Fue echado por sus esclavizados compañeros el 20 de octubre de 2000 y desde entonces ha hecho intentos por conservarse en escena. Escribió un pretendido libro, suma de galimatías con lo que llama su verdad, que no alcanza a controvertir la naturaleza de los hechos por los que se montó en la dirección del diario hasta que sus abusos lo derribaron. Pretendió vender la cooperativa a un su paisano, que finalmente se apoderó de sus restos el 23 de enero de 2006 en una operación tan lesiva para los trabajadores, y tan desaseada jurídicamente, que todavía hoy los perjudicados alientan, fundadamente, la esperanza de recuperar su patrimonio. La tragedia generada por Díaz Redondo a lo largo de su usurpación incluyó también una muerte, probablemente un asesinato, el de Juan Manuel Nava, por largo tiempo corresponsal consentido del usurpador, y mensajero a la hora del despojo de sus compañeros entre los defraudadores y los que organizaron el fraude y permanecieron en la empresa privatizada como premio a su desvergüenza.

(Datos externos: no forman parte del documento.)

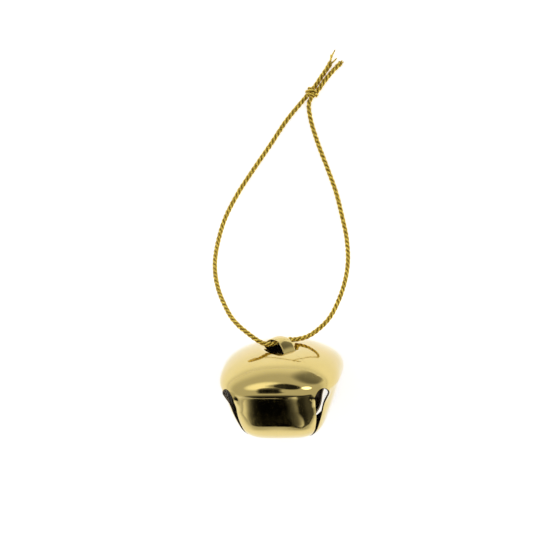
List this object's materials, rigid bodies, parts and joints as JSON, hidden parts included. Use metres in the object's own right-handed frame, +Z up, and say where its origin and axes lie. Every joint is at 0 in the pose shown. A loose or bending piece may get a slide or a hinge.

La de Regino es mayor. En su página pretende ostentarse como gran periodista, multipremiado, retirado por voluntad propia de un oficio al que vuelve de tanto en tanto para alivio de las tensiones de quienes no comprenden como él las tribulaciones del mundo y para alumbrar a los necesitados de luz. También ha pretendido defender una reputación de que carece, por lo cual ha recibido la respuesta judicial correspondiente. Me demandó civilmente por daño moral por mi descripción, que no juicio de sus modos de ser y deshacer, y en primera y segunda instancia los tribunales le dieron un portazo en la cara. Supongo que no se dará por vencido y lo intentará de nuevo. Y acaso estas líneas den pábulo a su pretensión.